The quality of life metric in the US, where we do stink, is vacation time. The EU has a mandatory vacation time of 20 days (essentially 4 weeks or a month). Some countries go above this. The United States has a minimum of 0 days of paid leave. 0 days of paid sick leave. 0 days of paid parental leave. This bar is so low that unless you are something like a senior-level programmer, you probably don’t get more than 10 days of vacation per year, and you only get that if you are lucky.
Thanks to Obama, your pizza driver has health insurance as long as they work at least 20 hours a week. Could this be better? Sure. But most of these employees are covered by health care now. The place where working in America is behind the rest of the world is paid leave.

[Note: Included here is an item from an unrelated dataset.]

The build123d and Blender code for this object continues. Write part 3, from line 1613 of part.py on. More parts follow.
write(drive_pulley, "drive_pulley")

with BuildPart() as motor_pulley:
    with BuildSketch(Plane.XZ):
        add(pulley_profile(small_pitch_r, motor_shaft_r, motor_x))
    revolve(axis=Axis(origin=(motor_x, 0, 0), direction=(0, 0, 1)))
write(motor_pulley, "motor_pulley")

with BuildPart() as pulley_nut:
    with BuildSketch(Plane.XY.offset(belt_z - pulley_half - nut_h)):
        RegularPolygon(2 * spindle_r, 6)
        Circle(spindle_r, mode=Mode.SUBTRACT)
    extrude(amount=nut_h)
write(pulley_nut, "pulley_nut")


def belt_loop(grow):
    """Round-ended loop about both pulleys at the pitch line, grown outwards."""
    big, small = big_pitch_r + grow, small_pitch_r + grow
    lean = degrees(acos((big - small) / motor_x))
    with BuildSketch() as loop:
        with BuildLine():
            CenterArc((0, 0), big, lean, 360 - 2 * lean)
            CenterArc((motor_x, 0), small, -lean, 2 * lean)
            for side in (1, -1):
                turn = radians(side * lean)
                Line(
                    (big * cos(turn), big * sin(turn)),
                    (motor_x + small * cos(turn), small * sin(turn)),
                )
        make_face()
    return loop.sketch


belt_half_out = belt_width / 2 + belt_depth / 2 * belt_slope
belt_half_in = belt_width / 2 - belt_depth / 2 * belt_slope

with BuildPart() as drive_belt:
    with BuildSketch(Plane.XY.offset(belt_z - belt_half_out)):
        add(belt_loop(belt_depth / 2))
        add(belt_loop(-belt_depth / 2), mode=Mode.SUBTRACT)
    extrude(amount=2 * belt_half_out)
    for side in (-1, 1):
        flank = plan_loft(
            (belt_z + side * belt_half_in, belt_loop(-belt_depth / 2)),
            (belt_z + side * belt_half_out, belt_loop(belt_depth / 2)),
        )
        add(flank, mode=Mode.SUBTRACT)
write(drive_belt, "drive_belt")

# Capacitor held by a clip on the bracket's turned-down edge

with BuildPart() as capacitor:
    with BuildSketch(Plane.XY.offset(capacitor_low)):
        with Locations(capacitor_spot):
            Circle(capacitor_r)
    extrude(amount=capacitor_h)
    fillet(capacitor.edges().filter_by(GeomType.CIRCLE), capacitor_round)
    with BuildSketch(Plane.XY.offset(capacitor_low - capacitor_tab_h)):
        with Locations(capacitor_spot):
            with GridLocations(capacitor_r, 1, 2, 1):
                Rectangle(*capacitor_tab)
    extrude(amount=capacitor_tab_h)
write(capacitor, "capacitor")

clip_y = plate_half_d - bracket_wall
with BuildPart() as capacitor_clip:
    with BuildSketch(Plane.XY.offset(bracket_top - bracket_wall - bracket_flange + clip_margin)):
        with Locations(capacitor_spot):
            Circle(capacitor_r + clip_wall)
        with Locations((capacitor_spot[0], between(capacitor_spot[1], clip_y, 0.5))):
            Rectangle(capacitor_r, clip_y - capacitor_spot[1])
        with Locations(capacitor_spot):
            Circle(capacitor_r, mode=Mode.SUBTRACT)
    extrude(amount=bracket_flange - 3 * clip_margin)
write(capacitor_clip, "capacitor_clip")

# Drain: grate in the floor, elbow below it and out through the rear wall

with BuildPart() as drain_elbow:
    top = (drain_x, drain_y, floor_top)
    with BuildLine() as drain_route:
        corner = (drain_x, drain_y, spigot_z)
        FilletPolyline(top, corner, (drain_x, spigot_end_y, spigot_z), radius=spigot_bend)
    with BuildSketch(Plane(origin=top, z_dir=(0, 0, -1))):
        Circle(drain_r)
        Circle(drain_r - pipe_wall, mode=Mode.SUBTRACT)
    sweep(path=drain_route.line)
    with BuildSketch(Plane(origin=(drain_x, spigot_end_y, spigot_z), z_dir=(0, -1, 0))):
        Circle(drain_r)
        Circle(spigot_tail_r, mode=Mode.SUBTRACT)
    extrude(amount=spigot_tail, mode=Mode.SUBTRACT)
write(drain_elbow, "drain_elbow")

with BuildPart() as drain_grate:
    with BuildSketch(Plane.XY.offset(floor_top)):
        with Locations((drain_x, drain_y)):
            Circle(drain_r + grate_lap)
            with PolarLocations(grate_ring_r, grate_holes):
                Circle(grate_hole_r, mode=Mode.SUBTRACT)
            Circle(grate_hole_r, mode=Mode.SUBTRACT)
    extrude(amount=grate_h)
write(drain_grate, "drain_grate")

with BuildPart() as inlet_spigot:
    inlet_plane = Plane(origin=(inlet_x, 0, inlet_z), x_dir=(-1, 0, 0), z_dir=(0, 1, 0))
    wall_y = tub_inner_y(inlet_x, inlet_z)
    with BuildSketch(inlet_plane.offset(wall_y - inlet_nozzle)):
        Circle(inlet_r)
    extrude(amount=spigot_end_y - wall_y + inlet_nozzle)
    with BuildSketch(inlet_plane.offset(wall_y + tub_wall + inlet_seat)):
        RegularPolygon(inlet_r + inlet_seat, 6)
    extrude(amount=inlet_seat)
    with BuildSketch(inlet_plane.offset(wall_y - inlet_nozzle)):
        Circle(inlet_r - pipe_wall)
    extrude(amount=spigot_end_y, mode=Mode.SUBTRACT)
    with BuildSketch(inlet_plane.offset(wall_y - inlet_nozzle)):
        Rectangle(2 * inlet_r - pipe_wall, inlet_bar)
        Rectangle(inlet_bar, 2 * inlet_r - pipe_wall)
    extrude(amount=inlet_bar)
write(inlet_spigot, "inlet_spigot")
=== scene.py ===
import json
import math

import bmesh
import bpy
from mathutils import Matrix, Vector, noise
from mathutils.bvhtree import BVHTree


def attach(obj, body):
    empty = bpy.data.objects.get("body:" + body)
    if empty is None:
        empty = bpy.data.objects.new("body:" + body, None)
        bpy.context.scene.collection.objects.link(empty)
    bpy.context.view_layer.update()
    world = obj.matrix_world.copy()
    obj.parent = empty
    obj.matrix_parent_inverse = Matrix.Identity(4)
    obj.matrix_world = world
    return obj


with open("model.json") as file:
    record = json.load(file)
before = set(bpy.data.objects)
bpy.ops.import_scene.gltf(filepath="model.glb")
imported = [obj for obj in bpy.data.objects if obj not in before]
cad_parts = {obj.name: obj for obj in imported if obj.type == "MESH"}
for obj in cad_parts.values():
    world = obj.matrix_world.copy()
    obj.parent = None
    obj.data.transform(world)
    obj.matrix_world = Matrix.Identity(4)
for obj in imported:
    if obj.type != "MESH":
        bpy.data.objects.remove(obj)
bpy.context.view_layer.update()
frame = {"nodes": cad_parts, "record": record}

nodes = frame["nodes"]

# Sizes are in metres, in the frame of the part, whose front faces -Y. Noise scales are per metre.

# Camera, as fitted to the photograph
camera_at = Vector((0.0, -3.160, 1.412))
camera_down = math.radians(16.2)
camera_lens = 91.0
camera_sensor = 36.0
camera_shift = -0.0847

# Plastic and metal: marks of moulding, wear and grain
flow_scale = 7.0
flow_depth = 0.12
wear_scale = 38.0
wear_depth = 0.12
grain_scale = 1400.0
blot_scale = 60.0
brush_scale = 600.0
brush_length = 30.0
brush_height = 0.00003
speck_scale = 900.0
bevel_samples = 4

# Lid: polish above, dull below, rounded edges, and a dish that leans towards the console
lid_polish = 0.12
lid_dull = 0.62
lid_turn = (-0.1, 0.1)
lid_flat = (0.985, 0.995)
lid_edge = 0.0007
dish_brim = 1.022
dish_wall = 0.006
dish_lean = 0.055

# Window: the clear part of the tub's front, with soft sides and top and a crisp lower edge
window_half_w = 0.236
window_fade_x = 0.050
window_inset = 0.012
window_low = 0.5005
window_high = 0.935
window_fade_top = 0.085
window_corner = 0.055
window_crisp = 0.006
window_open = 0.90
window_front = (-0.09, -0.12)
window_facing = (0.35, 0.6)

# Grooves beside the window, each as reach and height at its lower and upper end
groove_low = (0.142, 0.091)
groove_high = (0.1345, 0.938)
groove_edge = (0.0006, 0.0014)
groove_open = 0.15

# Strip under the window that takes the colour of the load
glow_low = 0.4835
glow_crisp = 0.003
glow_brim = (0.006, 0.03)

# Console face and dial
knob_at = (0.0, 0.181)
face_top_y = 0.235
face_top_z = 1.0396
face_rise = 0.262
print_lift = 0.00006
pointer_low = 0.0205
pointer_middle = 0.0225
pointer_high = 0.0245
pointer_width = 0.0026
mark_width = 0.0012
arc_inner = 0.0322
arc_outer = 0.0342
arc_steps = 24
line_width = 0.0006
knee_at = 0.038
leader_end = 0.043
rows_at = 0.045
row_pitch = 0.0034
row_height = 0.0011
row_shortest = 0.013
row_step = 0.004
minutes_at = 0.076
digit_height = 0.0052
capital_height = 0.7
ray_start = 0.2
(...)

The market has spoken, and with concentration only worsening, paid vacation leave will not be covered by competition. Unions are generally anti-immigrant, and they are not coming back. The only way to get this done is through legislation.
From a simple calculation standpoint of how much effort it will take to get a reform vs how many people will be effected by this, implementing paid sick leave is probably one of the biggest bang per-buck reforms we can still get.

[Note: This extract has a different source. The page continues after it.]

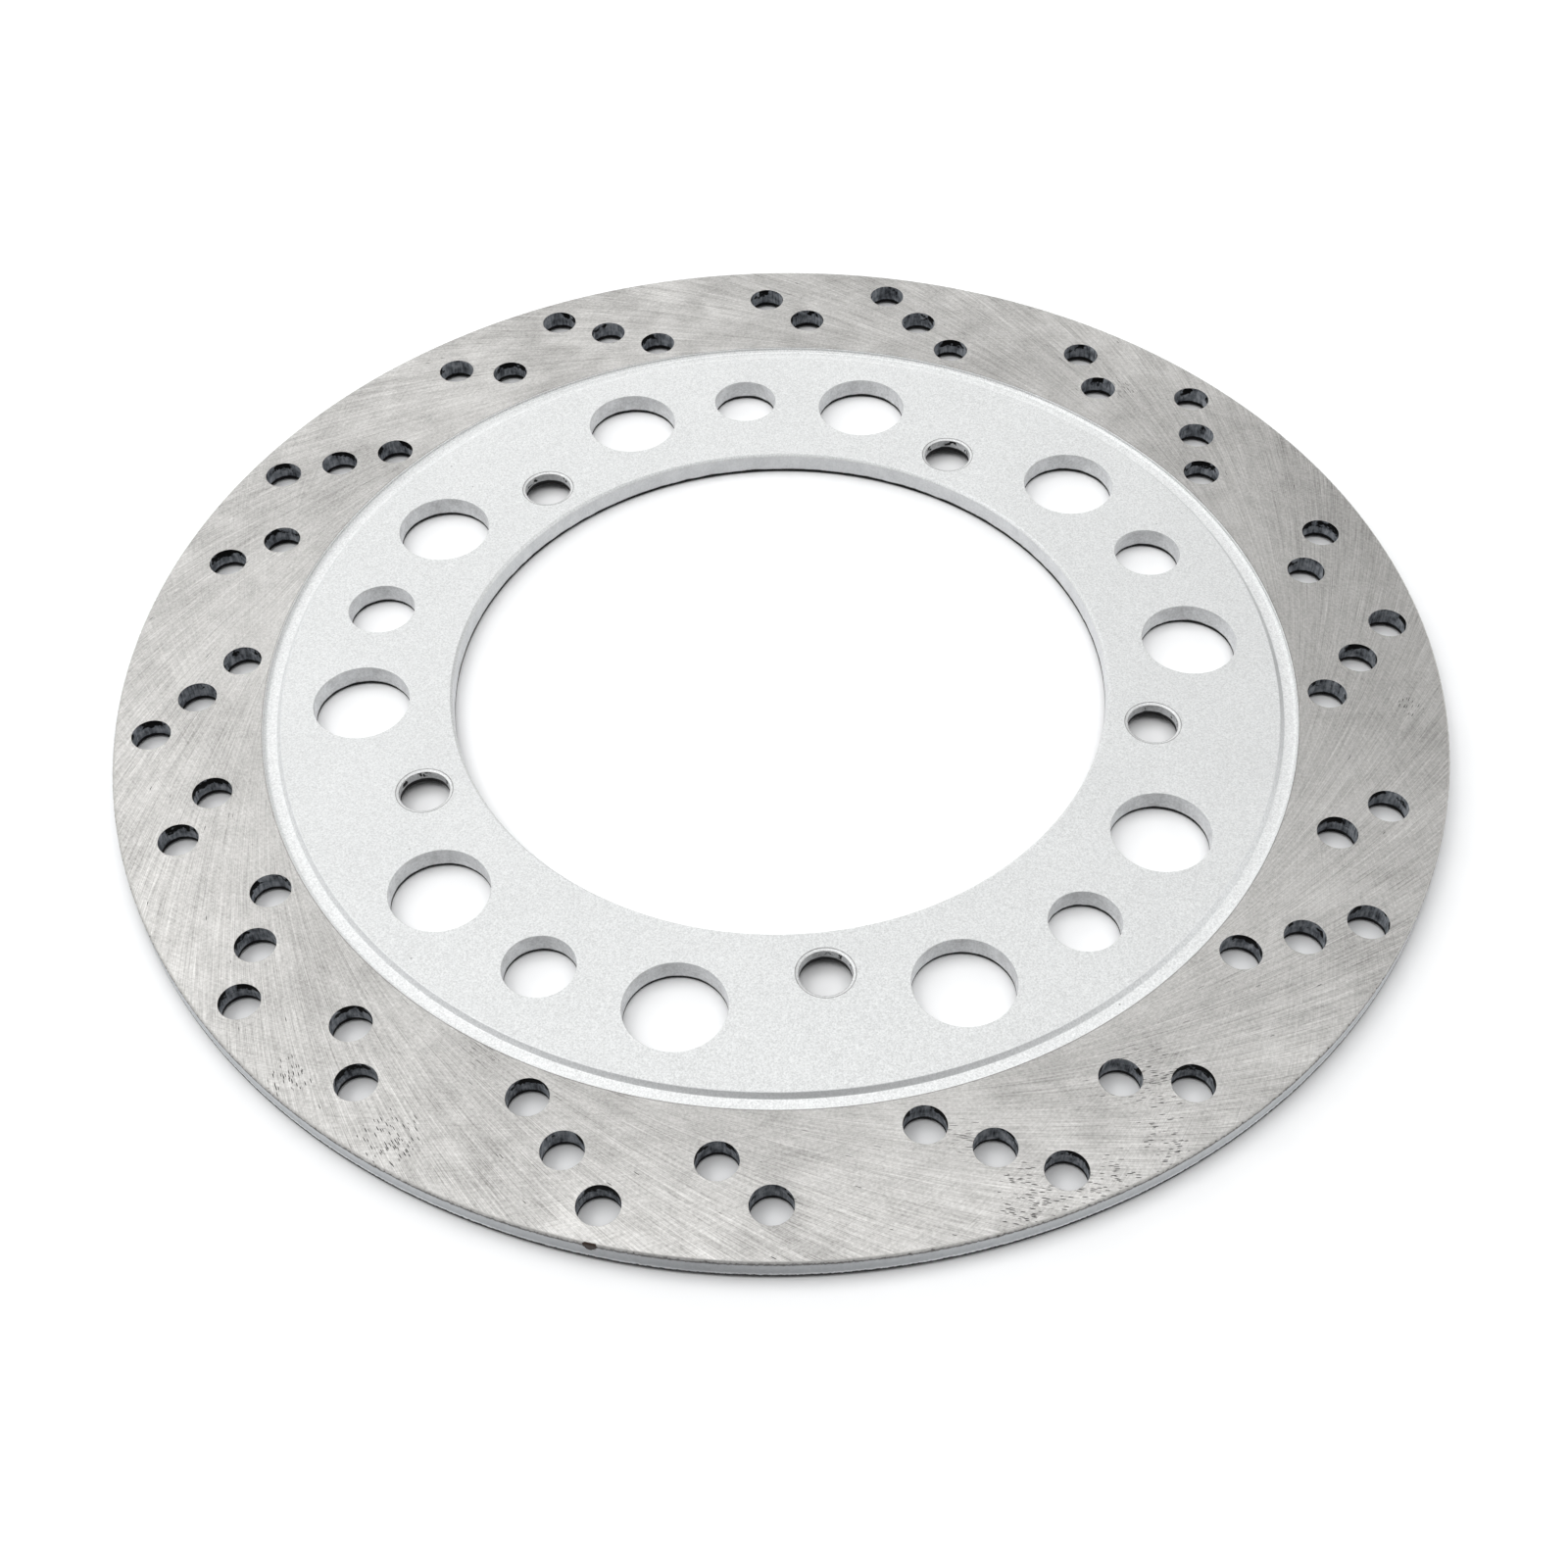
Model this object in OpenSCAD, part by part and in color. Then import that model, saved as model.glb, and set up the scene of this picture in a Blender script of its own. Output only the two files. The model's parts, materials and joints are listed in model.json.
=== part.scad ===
// One-piece brake disc rotor for a motorcycle wheel, drilled and lightened.
// Millimetres.  The disc lies flat on its wheel side: the origin is on the
// bore axis at the underside of the mounting flange, Z points away from the
// wheel and X runs through the first bolt hole.
//
// The disc is one piece of steel.  Its two nodes are its two finish zones:
//   friction_band    ground bare, swept by the pads
//   mounting_flange  painted, bolted to the hub; carries the turned groove

/* [Friction band] */

// Outside diameter of the disc
disc_diameter = 310; // [220:1:340]

// Inside diameter of the ground band, where the turned groove starts
band_inner_diameter = 241.8; // [160:0.2:280]

// Thickness of the ground band
band_thickness = 5.5; // [4:0.1:8]

// Edge break along the top of the rim
rim_top_break = 0.3; // [0.1:0.05:1]

// Edge break along the bottom of the rim
rim_bottom_break = 0.4; // [0.1:0.05:1]

/* [Band drilling] */

// Diameter of the drilled holes in the band
band_hole_diameter = 9; // [5:0.1:12]

// Spacing of the holes along one slanted row
row_pitch = 14.6; // [11:0.1:18]

// Slant of each row, measured from the radial direction
row_slant = 50.6; // [0:0.1:80]

// Radius to the middle hole of a three-hole row
long_row_radius = 136.8; // [130:0.1:145]

// Radius to the midpoint of a two-hole row
short_row_radius = 137.7; // [130:0.1:145]

// Angle from a three-hole row to the two-hole row that follows it
short_row_offset = 15.4; // [8:0.1:24]

// Number of row pairs around the band
row_pairs = 10; // [6:1:12]

// Angle from one row pair to the next; the last gap takes what is left
row_pair_step = 36.4; // [30:0.1:40]

// Angle of the first three-hole row from the X axis
first_row_angle = 227; // [0:0.5:360]

/* [Mounting flange] */

// Thickness of the painted flange
flange_thickness = 5.75; // [4:0.05:9]

// Diameter of the centre bore that sits on the hub spigot
bore_diameter = 154; // [100:0.5:180]

// Edge break around the top of the bore
bore_top_break = 0.6; // [0.1:0.05:1.5]

// Edge break around the underside of every flange hole
flange_hole_break = 0.4; // [0.1:0.05:1]

/* [Turned groove] */

// Width of the turned groove between flange and band
groove_width = 4; // [2:0.1:8]

// Depth of the turned groove below the top of the band
groove_depth = 1.2; // [0.9:0.1:3]

// How far the sloped inner side of the groove reaches across it
groove_inner_run = 1; // [0.2:0.1:1.5]

// How far the sloped foot of the outer side reaches across the groove
groove_foot_run = 0.5; // [0.1:0.1:0.8]

// Height of that sloped foot; the rest of the outer side is upright
groove_foot_height = 0.7; // [0.1:0.1:0.8]

// How far the band underside stands back from the flange underside
underside_step = 0.4; // [0:0.05:1]

/* [Bolt holes] */

// Number of bolt holes
bolt_count = 5; // [4:1:6]

// Pitch circle diameter of the bolt holes
bolt_circle_diameter = 176; // [130:0.5:220]

// Diameter of each bolt hole
bolt_hole_diameter = 11.4; // [8.5:0.1:12.5]

// Diameter of the chamfer at the top of each bolt hole
bolt_chamfer_diameter = 13; // [9:0.1:15]

// Depth of that chamfer
bolt_chamfer_depth = 0.35; // [0.1:0.05:1]

// Diameter of the spot face under each bolt hole
spot_face_diameter = 18; // [13:0.5:22]

// Depth of the spot face under each bolt hole
spot_face_depth = 2.4; // [0.2:0.1:3]

/* [Lightening holes] */

// Diameter of the large lightening holes, two beside each middle hole
large_hole_diameter = 22.4; // [12:0.1:26]

// Radius to the large lightening holes
large_hole_radius = 98.2; // [85:0.1:108]

// Angle from a middle hole to the large hole on either side
large_hole_offset = 18; // [14:0.1:22]

// Diameter of the middle lightening holes
middle_hole_diameter = 16; // [8:0.1:20]

// Radius to the middle lightening holes
middle_hole_radius = 99.2; // [85:0.1:108]

// Angle from a bolt hole to the next middle hole
middle_hole_angle = 34.9; // [30:0.1:42]

/* [Hidden] */

eps = 0.5;
round_fn = 240;
hole_fn = 64;

rim_r = disc_diameter / 2;
band_r = band_inner_diameter / 2;
band_bottom = underside_step;
band_top = underside_step + band_thickness;

groove_r = band_r - groove_width;
groove_floor = band_top - groove_depth;

bore_r = bore_diameter / 2;
bolt_step = 360 / bolt_count;

ground_steel = [0.74, 0.73, 0.71];
silver_paint = [0.86, 0.87, 0.88];

// Straight hole from z0 to z1 with its lower edge broken by b.
module drilled(d, z0, z1, b) {
    translate([0, 0, z0 - eps])
        cylinder(h = z1 - z0 + 2 * eps, d = d, $fn = hole_fn);
    translate([0, 0, z0 - eps])
        cylinder(h = b + eps, r1 = d / 2 + b + eps, r2 = d / 2, $fn = hole_fn);
}

// A row of n holes whose centre is at radius r and angle a.
module slanted_row(n, r, a) {
    rotate(a) translate([r, 0, 0]) rotate(row_slant)
        for (i = [0 : n - 1])
            translate([(i - (n - 1) / 2) * row_pitch, 0, 0])
                drilled(band_hole_diameter, band_bottom, band_top,
                        rim_bottom_break);
}

module friction_band() {
    color(ground_steel) difference() {
        rotate_extrude($fn = round_fn) polygon([
            [band_r, band_bottom],
            [rim_r - rim_bottom_break, band_bottom],
            [rim_r, band_bottom + rim_bottom_break],
            [rim_r, band_top - rim_top_break],
            [rim_r - rim_top_break, band_top],
            [band_r, band_top]
        ]);
        for (g = [0 : row_pairs - 1]) {
            a = first_row_angle + g * row_pair_step;
            slanted_row(3, long_row_radius, a);
            slanted_row(2, short_row_radius, a + short_row_offset);
        }
    }
}

// Bolt hole: through hole, chamfer on top, spot face from below.
module bolt_hole() {
    translate([0, 0, -eps])
        cylinder(h = flange_thickness + 2 * eps, d = bolt_hole_diameter,
                 $fn = hole_fn);
    translate([0, 0, flange_thickness - bolt_chamfer_depth])
        cylinder(h = bolt_chamfer_depth * 2, r1 = bolt_hole_diameter / 2,
                 r2 = bolt_chamfer_diameter - bolt_hole_diameter / 2,
                 $fn = hole_fn);
    translate([0, 0, -eps])
        cylinder(h = spot_face_depth + eps, d = spot_face_diameter,
                 $fn = hole_fn);
}

module mounting_flange() {
    color(silver_paint) difference() {
        rotate_extrude($fn = round_fn) polygon([
            [bore_r + flange_hole_break, 0],
            [groove_r - underside_step, 0],
            [groove_r, band_bottom],
            [band_r, band_bottom],
            [band_r, groove_floor + groove_foot_height],
            [band_r - groove_foot_run, groove_floor],
            [groove_r + groove_inner_run, groove_floor],
            [groove_r, flange_thickness],
            [bore_r + bore_top_break, flange_thickness],
            [bore_r, flange_thickness - bore_top_break],
            [bore_r, flange_hole_break]
        ]);
        for (k = [0 : bolt_count - 1]) rotate(k * bolt_step) {
            translate([bolt_circle_diameter / 2, 0, 0]) bolt_hole();
            rotate(middle_hole_angle) {
                translate([middle_hole_radius, 0, 0])
                    drilled(middle_hole_diameter, 0, flange_thickness,
                            flange_hole_break);
                for (s = [-1, 1]) rotate(s * large_hole_offset)
                    translate([large_hole_radius, 0, 0])
                        drilled(large_hole_diameter, 0, flange_thickness,
                                flange_hole_break);
            }
        }
    }
}

friction_band();
mounting_flange();
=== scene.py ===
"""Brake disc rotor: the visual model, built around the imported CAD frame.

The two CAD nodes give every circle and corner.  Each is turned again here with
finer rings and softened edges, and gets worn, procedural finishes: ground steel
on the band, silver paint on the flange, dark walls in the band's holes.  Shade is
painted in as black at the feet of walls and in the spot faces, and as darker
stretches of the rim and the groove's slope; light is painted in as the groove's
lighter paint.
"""

import json
import math

import bpy
import numpy as np
from mathutils import Matrix, Vector, geometry, noise


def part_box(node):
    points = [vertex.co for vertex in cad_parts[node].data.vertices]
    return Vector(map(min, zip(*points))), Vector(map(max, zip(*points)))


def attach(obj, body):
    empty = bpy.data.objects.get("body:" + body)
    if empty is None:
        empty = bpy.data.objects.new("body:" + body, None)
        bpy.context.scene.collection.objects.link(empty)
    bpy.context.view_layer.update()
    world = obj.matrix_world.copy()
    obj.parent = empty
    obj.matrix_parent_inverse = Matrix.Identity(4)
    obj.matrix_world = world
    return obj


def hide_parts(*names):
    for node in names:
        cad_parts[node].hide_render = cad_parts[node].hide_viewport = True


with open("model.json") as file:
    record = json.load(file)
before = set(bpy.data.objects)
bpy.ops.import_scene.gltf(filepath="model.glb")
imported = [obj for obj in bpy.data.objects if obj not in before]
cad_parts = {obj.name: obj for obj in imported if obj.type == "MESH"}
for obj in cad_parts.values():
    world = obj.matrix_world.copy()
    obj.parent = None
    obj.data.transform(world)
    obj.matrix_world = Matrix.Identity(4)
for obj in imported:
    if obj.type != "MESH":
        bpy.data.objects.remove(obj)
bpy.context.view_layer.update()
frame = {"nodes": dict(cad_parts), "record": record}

MM = 0.001
BAND, FLANGE = "friction_band", "mounting_flange"

# The viewer's place, in disc radii and degrees: azimuth 0 looks along +Y.
VIEW_TURN = 12.51
VIEW_ELEVATION = 46.465
VIEW_DISTANCE = 3.2925
VIEW_ROLL, VIEW_PAN, VIEW_TILT = -1.166, -0.060, 3.0355
FOCAL_PER_WIDTH = 1.3728
SENSOR_WIDTH = 36.0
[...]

Politicians should look for reform that isn’t very controversial, improve the lives of practically every American, and improve their reelection ability. Mandatory paid sick, vacation, and parental leave up to EU standards is a slam-dunk victory.
I can back this up with data from Pew as well. Over 75% of Republicans support paid maternity leave and sick leave. 57% support paid paternal leave, 55% support workers to care for a family member. 90% of Democrats support maternal leave, 93% support sick leave, 79% support paternal leave, and 78% support caring for a family member.
Congress should listen and pass paid sick leave. Republicans (if any are listening), all of your representatives would rather give Biden a loss than give you something that the majority of you support. They are so hell-bent on getting back the Presidency that they will not compromise on anything, even when most of their voters will benefit from and support a policy. When a party puts electoral wins over serving constituents, that is when a party is unfit to govern.
There are very few issues with as much bipartisan support as this, and it’s hard to think of another policy that will benefit practically everyone in the country. It should be placed high on the Democratic Party’s platform as a clear sign that Democrats and Republicans are very different.